I will say, it would've been a little easier to find reasons not to use WebAssembly before major browsers adopted the technology by default. The fact that Firefox, Chrome, Edge, and Safari all support WebAssembly. All that being said, here's a couple of the things that I've noticed while researching Web assembly.
From the "How" section above, you might recall that the C source code that I wrote was eventually converted to a Wasm binary that was loaded onto the webpage and executed by my browser. There's a whole new asset (the Wasm binary) that needs to be sent down the network to my browser. As with anything that is sent down via the Internet to user's browsers, care needs to be taken to minimize the size of the binary so that it doesn't slow down page load times. This isn't a downside of WebAssembly, per se, just something to watch out for. It's not like this problem doesn't exist with non-Wasm assets on the web. And from my research, it seems like quite a few people have written articles on how to minimize the size of these binaries so shrug, this might not actually be that big a deal.

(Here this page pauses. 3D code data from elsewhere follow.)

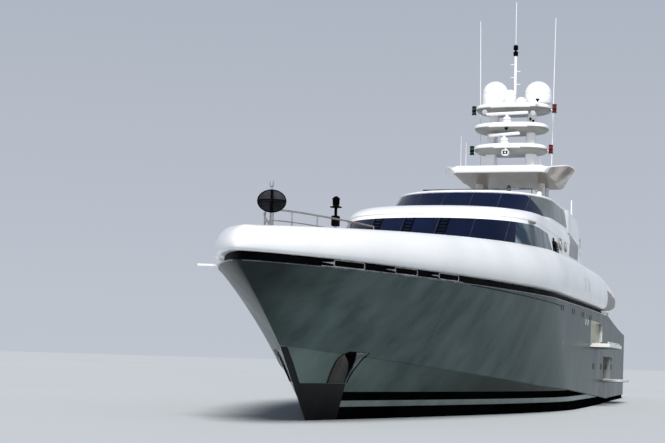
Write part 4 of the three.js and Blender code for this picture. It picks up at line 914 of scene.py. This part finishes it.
# ---- hardtop, its fins curving down outside its flat underside
HARDTOP_RINGS = [
    (-9.55, 2.3, 2.38, 0.18, 0.32, 0.46), (-9.65, 2.45, 2.58, 0.1, 0.34, 0.53), (-9.9, 2.57, 2.75, 0.13, 0.42, 0.55),
    (-11, 2.6, 3.12, 0.09, 0.63, 0.55), (-12.2, 2.62, 3.52, 0.05, 0.8, 0.55), (-13, 2.65, 3.74, 0.02, 0.64, 0.55),
    (-14.4, 2.67, 3.25, -0.03, 0.4, 0.55), (-15.6, 2.68, 2.8, -0.07, 0.06, 0.55), (-15.75, 2.6, 2.66, 0, 0.1, 0.4),
]
rings = []
for x, under, tip, base, lift, top in curve(HARDTOP_RINGS, 5):
    rise = [(under + (tip - under) * u, base + (lift - base) * u ** 1.25) for u in (0.25, 0.5, 0.75)]
    half = [(0, base), (under - 0.12, base), (under, base + 0.01), *rise, (tip, lift), (tip - 0.01, lift + 0.04),
            (tip - 0.09, lift + 0.07), (min(2.35, under - 0.1), top), (0, top)]
    rings.append([(x, y, HARDTOP + z) for y, z in half + [(-y, z) for y, z in half[-2:0:-1]]])
# The underside's warm grey is painted shade
UNDERSIDE_PAINTED_SHADE = material("hardtop_underside_painted_shade", (118, 115, 110), (128, 125, 120), (0.3, 0.4), coat=0.1,
                      stretch=(0.5, 3, 1))
# The fin's warm, mottled colour is a painted reflection
FIN_PAINTED_REFLECTION = material("fin_painted_reflection", (128, 120, 112), (214, 203, 186), (0.2, 0.3), coat=0.2, scale=1.3,
                    stretch=(1, 1, 1.6), spread=(0.4, 0.6))


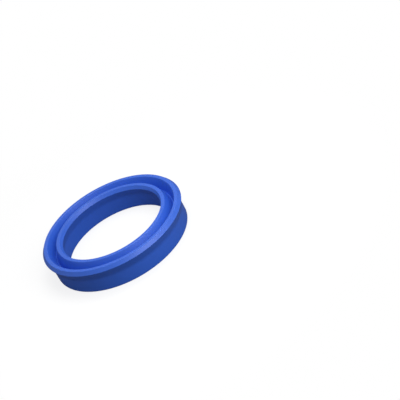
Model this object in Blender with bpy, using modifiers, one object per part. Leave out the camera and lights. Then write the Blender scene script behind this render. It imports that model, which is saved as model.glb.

So yeah, I guess, for the most part the "Why not" for WebAssembly is that it's a fairly new technology and not all the details have been figured out. But from what I read, the champions of the community seemed pretty proactive about responding to issues and creating design proposals for problems so there's that.
Alright! That was a pretty fun exploration. I'm glad that I'm a little bit more confidently informed on what WebAssmebly is. I don't imagine myself using it any time soon, but I think that's because I'm not working in a situation (building 3D games, etc) that would benefit from using WebAssmebly.
Are you currently using WebAssembly? Do you have concrete plans to use it in a feature/product you'll be shipping soon? Did I misunderstand anything about WebAssembly in this blog post?